Your task: The exercise asks for every line of the data to be reproduced exactly.

Supplied information:
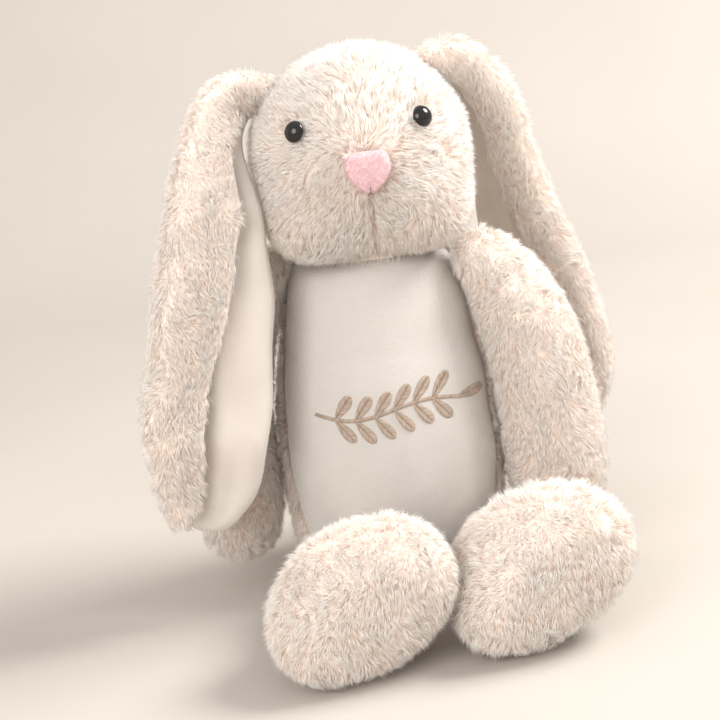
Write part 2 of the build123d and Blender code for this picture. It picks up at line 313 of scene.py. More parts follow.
def skin(name, node, body, cap, voxel=4.5 * MM, sculpt=None, stands_for=()):
    """A stuffed cover: the filling's outer shape, swelled, smoothed and sculpted."""
    obj = voxel_copy(name, node, backing, voxel, smoothing=6)
    swell(obj, cap)
    soften(obj, smoothing=4, divisions=1)
    points = points_of(obj)
    if sculpt:
        points = sculpt(points, surface_of(obj)[1])
    points[:, 2] = np.maximum(points[:, 2], FLOOR_CLEARANCE)
    set_points(obj, points)
    obj.data.polygons.foreach_set("use_smooth", [True] * len(obj.data.polygons))
    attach(obj, body)
    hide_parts(node, *stands_for)
    return obj


# ---- fur ----

STRANDS_PER_PIECE = 18000
PILE_LENGTH = 9 * MM
STRAND_RADIUS = 0.135 * MM
ROOT_DEPTH = 0.4 * MM
TUFT_WIDTH = 5 * MM
# Strands per square millimetre of skin.
DENSITY = {"head": 1.9, "torso": 1.0, "base": 1.0, "ear": 1.6, "arm": 1.55, "leg": 1.6, "tail": 1.4,
           "neck": 0.8}


def strand_mesh(name, rings, tips, tint, materials):
    """Closed three-sided strands: two rings of three points and a tip each, 7 points and 7 faces."""
    count = len(tips)
    verts = np.concatenate([rings.reshape(count, 6, 3), tips[:, None]], axis=1).reshape(-1, 3)
    first = np.arange(count)[:, None] * 7
    base = first + np.array([0, 2, 1])
    quads = np.stack([first + np.array([i, (i + 1) % 3, 3 + (i + 1) % 3, 3 + i]) for i in range(3)], axis=1)
    caps = np.stack([first + np.array([3 + i, 3 + (i + 1) % 3, 6]) for i in range(3)], axis=1)
    loops = np.concatenate([base, quads.reshape(count, 12), caps.reshape(count, 9)], axis=1).ravel()
    sizes = np.tile([3, 4, 4, 4, 3, 3, 3], count)
    starts = np.concatenate([[0], np.cumsum(sizes)[:-1]])
    tint_count = len(materials) // 2
    # The lower four faces take a root tint, darker as painted shade deep in the pile, and the upper three
    # take a tip tint.
    upper = np.array([0, 0, 0, 0, 1, 1, 1]) * tint_count
    slots = (tint[:, None] + upper).ravel()
    mesh = bpy.data.meshes.new(name)
    mesh.vertices.add(len(verts))
    mesh.vertices.foreach_set("co", verts.ravel())
    mesh.loops.add(len(loops))
    mesh.loops.foreach_set("vertex_index", loops)
    mesh.polygons.add(len(sizes))
    mesh.polygons.foreach_set("loop_start", starts)
    for material in materials:
        mesh.materials.append(material)
    mesh.polygons.foreach_set("material_index", slots)
    mesh.polygons.foreach_set("use_smooth", np.ones(len(sizes), dtype=bool))
    mesh.update(calc_edges=True)
    obj = bpy.data.objects.new(name, mesh)
    scene.collection.objects.link(obj)
    return obj


def scatter(rng, surface, density):
    """Places spread over a surface by area, with the surface's normal at each."""
    verts, normals, tris = surface
    cornered = verts[tris]
    edges = cornered[:, 1:] - cornered[:, :1]
    area = np.linalg.norm(np.cross(edges[:, 0], edges[:, 1]), axis=1) / 2
    count = int(area.sum() / MM ** 2 * density)
    pick = rng.choice(len(tris), size=count, p=area / area.sum())
    mix = rng.random((count, 2))
    over = mix.sum(axis=1) > 1
    mix[over] = 1 - mix[over]
    weights = np.column_stack([1 - mix.sum(axis=1), mix])[:, :, None]
    return (cornered[pick] * weights).sum(axis=1), unit((normals[tris][pick] * weights).sum(axis=1))


def nearest_head(rng, root, per_tuft):
    """For each strand, the strand at the middle of its tuft."""
    count = len(root)
    heads = rng.choice(count, size=max(int(count / per_tuft), 1), replace=False)
    tree = KDTree(len(heads))
    for i, h in enumerate(heads):
        tree.insert(root[h], i)
    tree.balance()
    return heads[np.array([tree.find(p)[1] for p in root])]


def grow(name, body, surface, density, length, flow, seed, keep=None, lean=1.0, clump=TUFT_WIDTH,
         radius=STRAND_RADIUS, materials=FUR, gather=0.42):
    """Covers a surface with pile: flow is the way it lies, lean how flat, gather how far tufts close up.

    Each strand leaves the skin, bends over towards the flow at its middle, and ends in a point."""
    rng = np.random.default_rng(seed)
    root, normal = scatter(rng, surface, density)
    if keep is not None:
        kept = keep(root, normal)
        root, normal = root[kept], normal[kept]
    count = len(root)

    lie = flow(root)
    for strength, wavelength, step in ((0.55, 38 * MM, 1), (0.35, 13 * MM, 2)):
        lie = lie + strength * smooth_noise(root, wavelength, seed + step)
    lie = unit(lie - (lie * normal).sum(axis=1, keepdims=True) * normal)
    stray = rng.normal(size=(count, 3)) * 0.22
    slope = lean * rng.uniform(0.75, 1.25, (count, 1))
    long = length * rng.uniform(0.7, 1.15, (count, 1))
    first_way = unit(normal + 0.7 * slope * lie + stray)
    last_way = unit(0.45 * normal + 1.3 * slope * lie + stray * 1.5)
    middle_point = root + first_way * long * 0.5
    tip = middle_point + last_way * long * 0.5

    nearest = nearest_head(rng, root, density * (clump / MM) ** 2)
    pull = gather * rng.uniform(0.4, 1.3, (count, 1))
    tip += pull * (tip[nearest] - tip)
    middle_point += 0.4 * pull * (middle_point[nearest] - middle_point)
    root = root - normal * ROOT_DEPTH

    across = unit(np.cross(first_way, rng.normal(size=(count, 3))))
    other = np.cross(first_way, across)
    rings = np.empty((count, 2, 3, 3))
    for ring, (centre, thickness) in enumerate(((root, radius), (middle_point, radius * 0.8))):
        for corner in range(3):
            angle = 2 * math.pi * corner / 3
            spoke = math.cos(angle) * across + math.sin(angle) * other
            rings[:, ring, corner] = centre + spoke * thickness
    rings[..., 2] = np.maximum(rings[..., 2], FLOOR_CLEARANCE)
    tip[:, 2] = np.maximum(tip[:, 2], FLOOR_CLEARANCE * 1.5)
    tone = smooth_noise(root, 30 * MM, seed + 3)[:, 0] + rng.normal(size=count) * 0.5
    dark_plain_light = np.array([2, 0, 1])
    tint = dark_plain_light[np.digitize(tone, [-0.6, 0.6])]

    parts = max(math.ceil(count / STRANDS_PER_PIECE), 1)
    order = np.argsort(root[:, 2], kind="stable")
    for part, chosen in enumerate(np.array_split(order, parts)):
        obj = strand_mesh(f"{name}_{part + 1}", rings[chosen], tip[chosen], tint[chosen], materials)
        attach(obj, body)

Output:
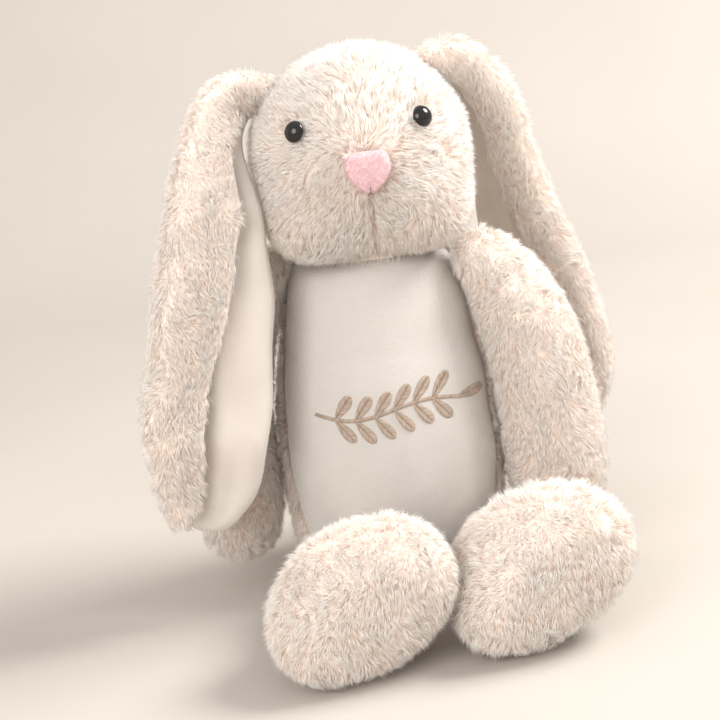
Write part 2 of the build123d and Blender code for this picture. It picks up at line 313 of scene.py. More parts follow.
def skin(name, node, body, cap, voxel=4.5 * MM, sculpt=None, stands_for=()):
    """A stuffed cover: the filling's outer shape, swelled, smoothed and sculpted."""
    obj = voxel_copy(name, node, backing, voxel, smoothing=6)
    swell(obj, cap)
    soften(obj, smoothing=4, divisions=1)
    points = points_of(obj)
    if sculpt:
        points = sculpt(points, surface_of(obj)[1])
    points[:, 2] = np.maximum(points[:, 2], FLOOR_CLEARANCE)
    set_points(obj, points)
    obj.data.polygons.foreach_set("use_smooth", [True] * len(obj.data.polygons))
    attach(obj, body)
    hide_parts(node, *stands_for)
    return obj


# ---- fur ----

STRANDS_PER_PIECE = 18000
PILE_LENGTH = 9 * MM
STRAND_RADIUS = 0.135 * MM
ROOT_DEPTH = 0.4 * MM
TUFT_WIDTH = 5 * MM
# Strands per square millimetre of skin.
DENSITY = {"head": 1.9, "torso": 1.0, "base": 1.0, "ear": 1.6, "arm": 1.55, "leg": 1.6, "tail": 1.4,
           "neck": 0.8}


def strand_mesh(name, rings, tips, tint, materials):
    """Closed three-sided strands: two rings of three points and a tip each, 7 points and 7 faces."""
    count = len(tips)
    verts = np.concatenate([rings.reshape(count, 6, 3), tips[:, None]], axis=1).reshape(-1, 3)
    first = np.arange(count)[:, None] * 7
    base = first + np.array([0, 2, 1])
    quads = np.stack([first + np.array([i, (i + 1) % 3, 3 + (i + 1) % 3, 3 + i]) for i in range(3)], axis=1)
    caps = np.stack([first + np.array([3 + i, 3 + (i + 1) % 3, 6]) for i in range(3)], axis=1)
    loops = np.concatenate([base, quads.reshape(count, 12), caps.reshape(count, 9)], axis=1).ravel()
    sizes = np.tile([3, 4, 4, 4, 3, 3, 3], count)
    starts = np.concatenate([[0], np.cumsum(sizes)[:-1]])
    tint_count = len(materials) // 2
    # The lower four faces take a root tint, darker as painted shade deep in the pile, and the upper three
    # take a tip tint.
    upper = np.array([0, 0, 0, 0, 1, 1, 1]) * tint_count
    slots = (tint[:, None] + upper).ravel()
    mesh = bpy.data.meshes.new(name)
    mesh.vertices.add(len(verts))
    mesh.vertices.foreach_set("co", verts.ravel())
    mesh.loops.add(len(loops))
    mesh.loops.foreach_set("vertex_index", loops)
    mesh.polygons.add(len(sizes))
    mesh.polygons.foreach_set("loop_start", starts)
    for material in materials:
        mesh.materials.append(material)
    mesh.polygons.foreach_set("material_index", slots)
    mesh.polygons.foreach_set("use_smooth", np.ones(len(sizes), dtype=bool))
    mesh.update(calc_edges=True)
    obj = bpy.data.objects.new(name, mesh)
    scene.collection.objects.link(obj)
    return obj


def scatter(rng, surface, density):
    """Places spread over a surface by area, with the surface's normal at each."""
    verts, normals, tris = surface
    cornered = verts[tris]
    edges = cornered[:, 1:] - cornered[:, :1]
    area = np.linalg.norm(np.cross(edges[:, 0], edges[:, 1]), axis=1) / 2
    count = int(area.sum() / MM ** 2 * density)
    pick = rng.choice(len(tris), size=count, p=area / area.sum())
    mix = rng.random((count, 2))
    over = mix.sum(axis=1) > 1
    mix[over] = 1 - mix[over]
    weights = np.column_stack([1 - mix.sum(axis=1), mix])[:, :, None]
    return (cornered[pick] * weights).sum(axis=1), unit((normals[tris][pick] * weights).sum(axis=1))


def nearest_head(rng, root, per_tuft):
    """For each strand, the strand at the middle of its tuft."""
    count = len(root)
    heads = rng.choice(count, size=max(int(count / per_tuft), 1), replace=False)
    tree = KDTree(len(heads))
    for i, h in enumerate(heads):
        tree.insert(root[h], i)
    tree.balance()
    return heads[np.array([tree.find(p)[1] for p in root])]


def grow(name, body, surface, density, length, flow, seed, keep=None, lean=1.0, clump=TUFT_WIDTH,
         radius=STRAND_RADIUS, materials=FUR, gather=0.42):
    """Covers a surface with pile: flow is the way it lies, lean how flat, gather how far tufts close up.

    Each strand leaves the skin, bends over towards the flow at its middle, and ends in a point."""
    rng = np.random.default_rng(seed)
    root, normal = scatter(rng, surface, density)
    if keep is not None:
        kept = keep(root, normal)
        root, normal = root[kept], normal[kept]
    count = len(root)

    lie = flow(root)
    for strength, wavelength, step in ((0.55, 38 * MM, 1), (0.35, 13 * MM, 2)):
        lie = lie + strength * smooth_noise(root, wavelength, seed + step)
    lie = unit(lie - (lie * normal).sum(axis=1, keepdims=True) * normal)
    stray = rng.normal(size=(count, 3)) * 0.22
    slope = lean * rng.uniform(0.75, 1.25, (count, 1))
    long = length * rng.uniform(0.7, 1.15, (count, 1))
    first_way = unit(normal + 0.7 * slope * lie + stray)
    last_way = unit(0.45 * normal + 1.3 * slope * lie + stray * 1.5)
    middle_point = root + first_way * long * 0.5
    tip = middle_point + last_way * long * 0.5

    nearest = nearest_head(rng, root, density * (clump / MM) ** 2)
    pull = gather * rng.uniform(0.4, 1.3, (count, 1))
    tip += pull * (tip[nearest] - tip)
    middle_point += 0.4 * pull * (middle_point[nearest] - middle_point)
    root = root - normal * ROOT_DEPTH

    across = unit(np.cross(first_way, rng.normal(size=(count, 3))))
    other = np.cross(first_way, across)
    rings = np.empty((count, 2, 3, 3))
    for ring, (centre, thickness) in enumerate(((root, radius), (middle_point, radius * 0.8))):
        for corner in range(3):
            angle = 2 * math.pi * corner / 3
            spoke = math.cos(angle) * across + math.sin(angle) * other
            rings[:, ring, corner] = centre + spoke * thickness
    rings[..., 2] = np.maximum(rings[..., 2], FLOOR_CLEARANCE)
    tip[:, 2] = np.maximum(tip[:, 2], FLOOR_CLEARANCE * 1.5)
    tone = smooth_noise(root, 30 * MM, seed + 3)[:, 0] + rng.normal(size=count) * 0.5
    dark_plain_light = np.array([2, 0, 1])
    tint = dark_plain_light[np.digitize(tone, [-0.6, 0.6])]

    parts = max(math.ceil(count / STRANDS_PER_PIECE), 1)
    order = np.argsort(root[:, 2], kind="stable")
    for part, chosen in enumerate(np.array_split(order, parts)):
        obj = strand_mesh(f"{name}_{part + 1}", rings[chosen], tip[chosen], tint[chosen], materials)
        attach(obj, body)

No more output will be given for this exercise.